__WHAT THE EXERCISE ASKS__: Every entry that follows should be reproduced exactly.
══ RAW RECORDS
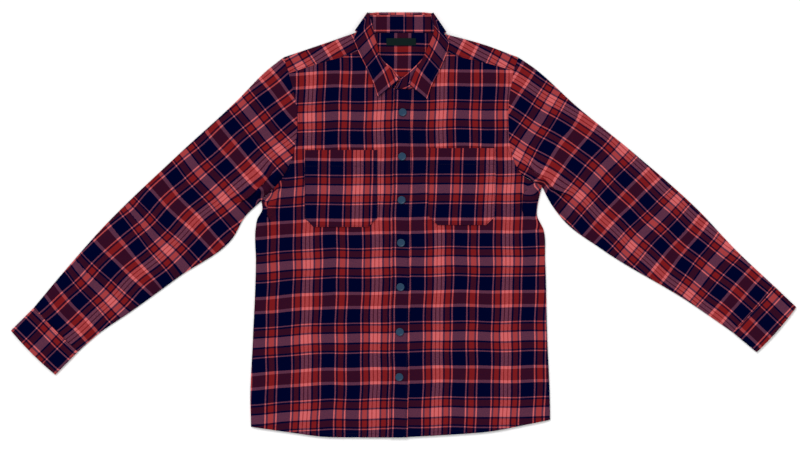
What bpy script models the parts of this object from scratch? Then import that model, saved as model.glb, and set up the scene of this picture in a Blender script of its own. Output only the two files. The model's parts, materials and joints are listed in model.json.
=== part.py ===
"""A long-sleeved flannel shirt with its front buttoned, laid flat on its back.

The collar points to +Y, the front faces +Z and the shirt rests on z = 0. The wearer's right side
is at -X. Every piece that is cut and sewn on is one object: a wall of cloth that is built on its
middle surface and given its thickness by a Solidify modifier. Lengths are in millimetres, and
MM turns them into metres when a mesh is made.
"""
import bmesh
import bpy
import numpy as np

MM = 0.001

# Thickness of the cloth, and of the pieces that hold an interlining.
CLOTH = 1.2
LEAF = 1.8
STAND = 2.0
CUFF = 2.0
LABEL = 0.8

# Gaps: beside a seam, and between a piece and the one that it lies on.
SEAM = 0.4
LAID = 0.6

# Heights of the middle surfaces: the lower layer, and the upper layer at the folded edges.
LOWER = CLOTH / 2
EDGE = LOWER + CLOTH + LAID
# The upper layer rises by LOFT over the first ROUND millimetres in from a folded edge.
LOFT = 1.5
ROUND = 14.0

# The fall of the collar lies under the back of the neck and lifts what is over it by LIFT, in
# full above the line LIFT_TOP, out to LIFT_SIDE from the centre of the neck.
LIFT = 2.5
LIFT_TOP = 333.0
LIFT_RAMP = 15.0
LIFT_SIDE = 105.0
LIFT_FADE = 30.0
NECK_X = -5.0

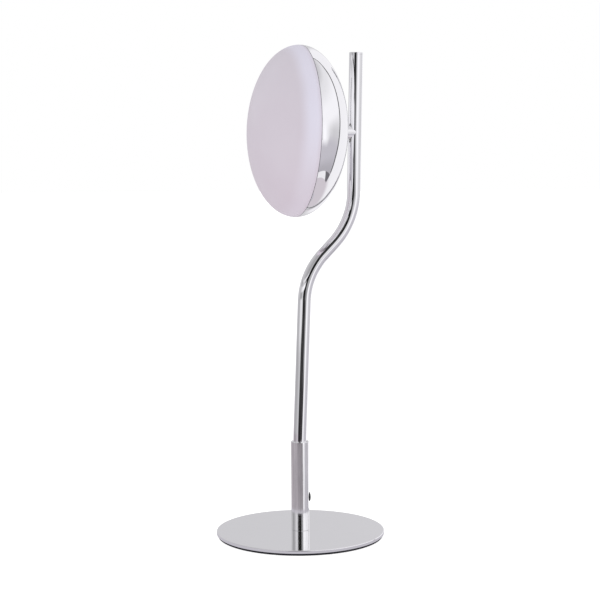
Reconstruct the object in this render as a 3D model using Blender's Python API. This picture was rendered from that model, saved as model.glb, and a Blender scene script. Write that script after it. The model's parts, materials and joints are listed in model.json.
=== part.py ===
"""Lighted vanity mirror: a lens-shaped lit head on a ball joint, an S-bent stem, a sleeve and a round base.

The origin is the middle of the base, on the surface that the object stands on. +Z is up, the lit
front faces -Y, and the stem's upper run stands behind the head, on the +Y side. Lengths are metres.
"""
import math

import bmesh
import bpy
from mathutils import Matrix, Vector

MM = 0.001
GAP = 0.3 * MM                      # left between pieces that touch
MERGE = 0.001 * MM
CUTTER_HALF = 20 * MM

# Base
BASE_RADIUS = 90 * MM
BASE_TOP = 5.7 * MM
BASE_BEVEL = 0.4 * MM
PAD_RADIUS = 88.5 * MM
PAD_TOP = 2.1 * MM
PAD_HOLE = 13 * MM
PLATE_BOTTOM = PAD_TOP + GAP

# Sleeve, and what it holds
SLEEVE_RADIUS = 9.7 * MM
SLEEVE_BORE = 7.45 * MM
SLEEVE_BOTTOM = BASE_TOP + GAP
SLEEVE_TOP = 102 * MM
SLEEVE_MOUTH = 0.5 * MM             # chamfer of the bore's mouth
PLUG_TOP = 20 * MM
BOLT_RADIUS = 3 * MM
BOLT_HEAD_RADIUS = 6 * MM
BOLT_TOP = 18 * MM
BUSH_BOTTOM = 47 * MM
BUSH_BORE = 3.5 * MM
CORD_HOLE_HEIGHT = 41 * MM
CORD_HOLE_RADIUS = 4.2 * MM
CORD_BORE = 3.3 * MM
CORD_FLANGE_RADIUS = 5.2 * MM
CORD_FLANGE_BACK = 10.4 * MM
CORD_FLANGE_EDGE = 0.3 * MM

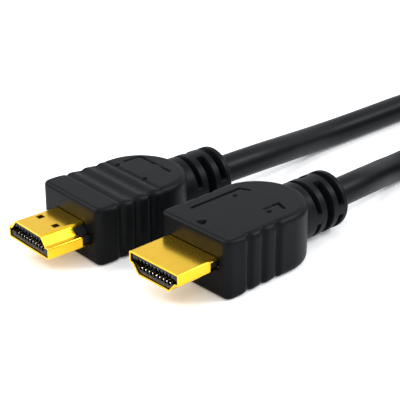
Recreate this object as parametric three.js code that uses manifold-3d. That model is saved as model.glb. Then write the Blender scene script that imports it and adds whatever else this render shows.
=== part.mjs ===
// Audio and video cable with the same flat nineteen-contact plug on both ends, in millimetres.
// Both plugs lie on the surface z = 0, with the cable running back from each into one coil.
// A plug is drawn pointing along +X with its wide face up, its grip's front face at x = 0 and
// the cable's axis on the X axis. It is then turned and placed.

import * as THREE from "three";
import { mergeVertices } from "three/addons/utils/BufferGeometryUtils.js";
import Module from "manifold-3d";

const wasm = await Module();
wasm.setup();

// Shell: folded sheet metal, wide on one face and narrowed by two slopes on the other
const shellWidth = 13.9;
const shellHeight = 4.45;
const shellMetal = 0.35;
const shellBend = 0.5;
const shellReach = 10.1;
const shellRoot = 4;
const narrowFace = 8.9;
const sideWall = 2.55;
const sideLedge = 0.9;
const windowSize = 1.45;
const windowSpacing = 5.28;
const windowFromGrip = 5.34;
const sideNotchReach = 2;
const slopeNotchRadius = 1.25;
const slopeNotchFromGrip = 1.7;
const slopeNotchInset = 0.2;
const slopeNotchDrop = 1;

// Grip and its strain relief: one moulding
const gripWidth = 20;
const gripThickness = 12.6;
const gripStraight = 17.6;
const frontTaper = 0.5;
const taperLength = 4;
const gripCorner = 1.5;
const gripEdge = 0.9;
const grooveCount = 3;
const grooveFirst = 5.3;
const groovePitch = 3.95;
const grooveDepth = 0.45;
const grooveRadius = 1;
const waveCount = 3;
const waveFirst = 6.9;
const wavePitch = 3.8;
const waveDepth = 0.25;
const reliefDiameter = 12.4;
const reliefLength = 10.8;
const reliefEdge = 0.8;
const slotCount = 3;
const slotFirst = 1.8;
const slotPitch = 3.3;
const slotWidth = 1.3;
const slotFloor = 0.9;
const webHalfAngle = 14;

// Carrier: the plastic block inside the shell, and its contacts
const carrierRecess = 0.6;
const tongueGap = 1.3;
const tongueDepth = 7.5;
const contactPitch = 1;
const contactCount = 19;
const contactWidth = 0.45;
const contactMetal = 0.2;
const contactStand = 0.15;
const contactEndGap = 0.4;
const channelWidth = 0.7;
const channelDepth = 0.5;
const channelClearance = 0.1;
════
__SOLVED EXERCISE__:
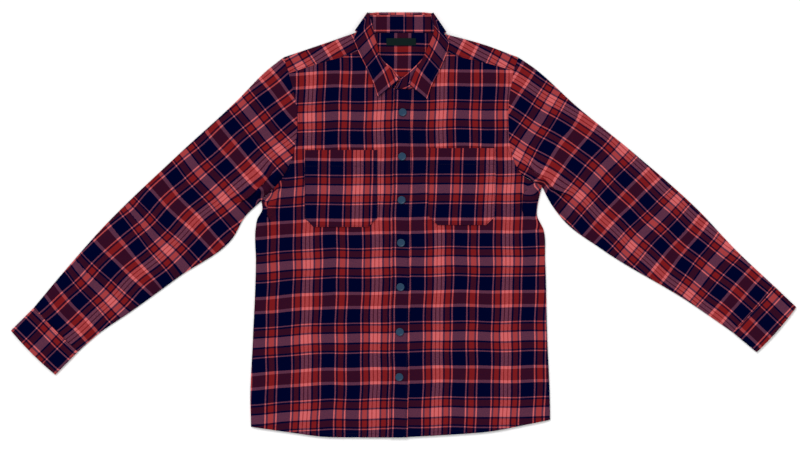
What bpy script models the parts of this object from scratch? Then import that model, saved as model.glb, and set up the scene of this picture in a Blender script of its own. Output only the two files. The model's parts, materials and joints are listed in model.json.
=== part.py ===
"""A long-sleeved flannel shirt with its front buttoned, laid flat on its back.

The collar points to +Y, the front faces +Z and the shirt rests on z = 0. The wearer's right side
is at -X. Every piece that is cut and sewn on is one object: a wall of cloth that is built on its
middle surface and given its thickness by a Solidify modifier. Lengths are in millimetres, and
MM turns them into metres when a mesh is made.
"""
import bmesh
import bpy
import numpy as np

MM = 0.001

# Thickness of the cloth, and of the pieces that hold an interlining.
CLOTH = 1.2
LEAF = 1.8
STAND = 2.0
CUFF = 2.0
LABEL = 0.8

# Gaps: beside a seam, and between a piece and the one that it lies on.
SEAM = 0.4
LAID = 0.6

# Heights of the middle surfaces: the lower layer, and the upper layer at the folded edges.
LOWER = CLOTH / 2
EDGE = LOWER + CLOTH + LAID
# The upper layer rises by LOFT over the first ROUND millimetres in from a folded edge.
LOFT = 1.5
ROUND = 14.0

# The fall of the collar lies under the back of the neck and lifts what is over it by LIFT, in
# full above the line LIFT_TOP, out to LIFT_SIDE from the centre of the neck.
LIFT = 2.5
LIFT_TOP = 333.0
LIFT_RAMP = 15.0
LIFT_SIDE = 105.0
LIFT_FADE = 30.0
NECK_X = -5.0

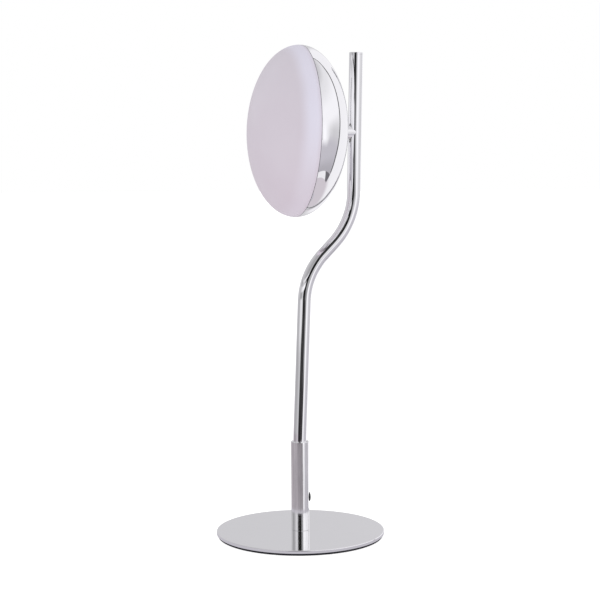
Reconstruct the object in this render as a 3D model using Blender's Python API. This picture was rendered from that model, saved as model.glb, and a Blender scene script. Write that script after it. The model's parts, materials and joints are listed in model.json.
=== part.py ===
"""Lighted vanity mirror: a lens-shaped lit head on a ball joint, an S-bent stem, a sleeve and a round base.

The origin is the middle of the base, on the surface that the object stands on. +Z is up, the lit
front faces -Y, and the stem's upper run stands behind the head, on the +Y side. Lengths are metres.
"""
import math

import bmesh
import bpy
from mathutils import Matrix, Vector

MM = 0.001
GAP = 0.3 * MM                      # left between pieces that touch
MERGE = 0.001 * MM
CUTTER_HALF = 20 * MM

# Base
BASE_RADIUS = 90 * MM
BASE_TOP = 5.7 * MM
BASE_BEVEL = 0.4 * MM
PAD_RADIUS = 88.5 * MM
PAD_TOP = 2.1 * MM
PAD_HOLE = 13 * MM
PLATE_BOTTOM = PAD_TOP + GAP

# Sleeve, and what it holds
SLEEVE_RADIUS = 9.7 * MM
SLEEVE_BORE = 7.45 * MM
SLEEVE_BOTTOM = BASE_TOP + GAP
SLEEVE_TOP = 102 * MM
SLEEVE_MOUTH = 0.5 * MM             # chamfer of the bore's mouth
PLUG_TOP = 20 * MM
BOLT_RADIUS = 3 * MM
BOLT_HEAD_RADIUS = 6 * MM
BOLT_TOP = 18 * MM
BUSH_BOTTOM = 47 * MM
BUSH_BORE = 3.5 * MM
CORD_HOLE_HEIGHT = 41 * MM
CORD_HOLE_RADIUS = 4.2 * MM
CORD_BORE = 3.3 * MM
CORD_FLANGE_RADIUS = 5.2 * MM
CORD_FLANGE_BACK = 10.4 * MM
CORD_FLANGE_EDGE = 0.3 * MM

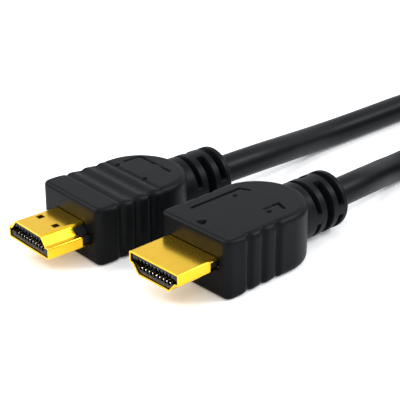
Recreate this object as parametric three.js code that uses manifold-3d. That model is saved as model.glb. Then write the Blender scene script that imports it and adds whatever else this render shows.
=== part.mjs ===
// Audio and video cable with the same flat nineteen-contact plug on both ends, in millimetres.
// Both plugs lie on the surface z = 0, with the cable running back from each into one coil.
// A plug is drawn pointing along +X with its wide face up, its grip's front face at x = 0 and
// the cable's axis on the X axis. It is then turned and placed.

import * as THREE from "three";
import { mergeVertices } from "three/addons/utils/BufferGeometryUtils.js";
import Module from "manifold-3d";

const wasm = await Module();
wasm.setup();

// Shell: folded sheet metal, wide on one face and narrowed by two slopes on the other
const shellWidth = 13.9;
const shellHeight = 4.45;
const shellMetal = 0.35;
const shellBend = 0.5;
const shellReach = 10.1;
const shellRoot = 4;
const narrowFace = 8.9;
const sideWall = 2.55;
const sideLedge = 0.9;
const windowSize = 1.45;
const windowSpacing = 5.28;
const windowFromGrip = 5.34;
const sideNotchReach = 2;
const slopeNotchRadius = 1.25;
const slopeNotchFromGrip = 1.7;
const slopeNotchInset = 0.2;
const slopeNotchDrop = 1;

// Grip and its strain relief: one moulding
const gripWidth = 20;
const gripThickness = 12.6;
const gripStraight = 17.6;
const frontTaper = 0.5;
const taperLength = 4;
const gripCorner = 1.5;
const gripEdge = 0.9;
const grooveCount = 3;
const grooveFirst = 5.3;
const groovePitch = 3.95;
const grooveDepth = 0.45;
const grooveRadius = 1;
const waveCount = 3;
const waveFirst = 6.9;
const wavePitch = 3.8;
const waveDepth = 0.25;
const reliefDiameter = 12.4;
const reliefLength = 10.8;
const reliefEdge = 0.8;
const slotCount = 3;
const slotFirst = 1.8;
const slotPitch = 3.3;
const slotWidth = 1.3;
const slotFloor = 0.9;
const webHalfAngle = 14;

// Carrier: the plastic block inside the shell, and its contacts
const carrierRecess = 0.6;
const tongueGap = 1.3;
const tongueDepth = 7.5;
const contactPitch = 1;
const contactCount = 19;
const contactWidth = 0.45;
const contactMetal = 0.2;
const contactStand = 0.15;
const contactEndGap = 0.4;
const channelWidth = 0.7;
const channelDepth = 0.5;
const channelClearance = 0.1;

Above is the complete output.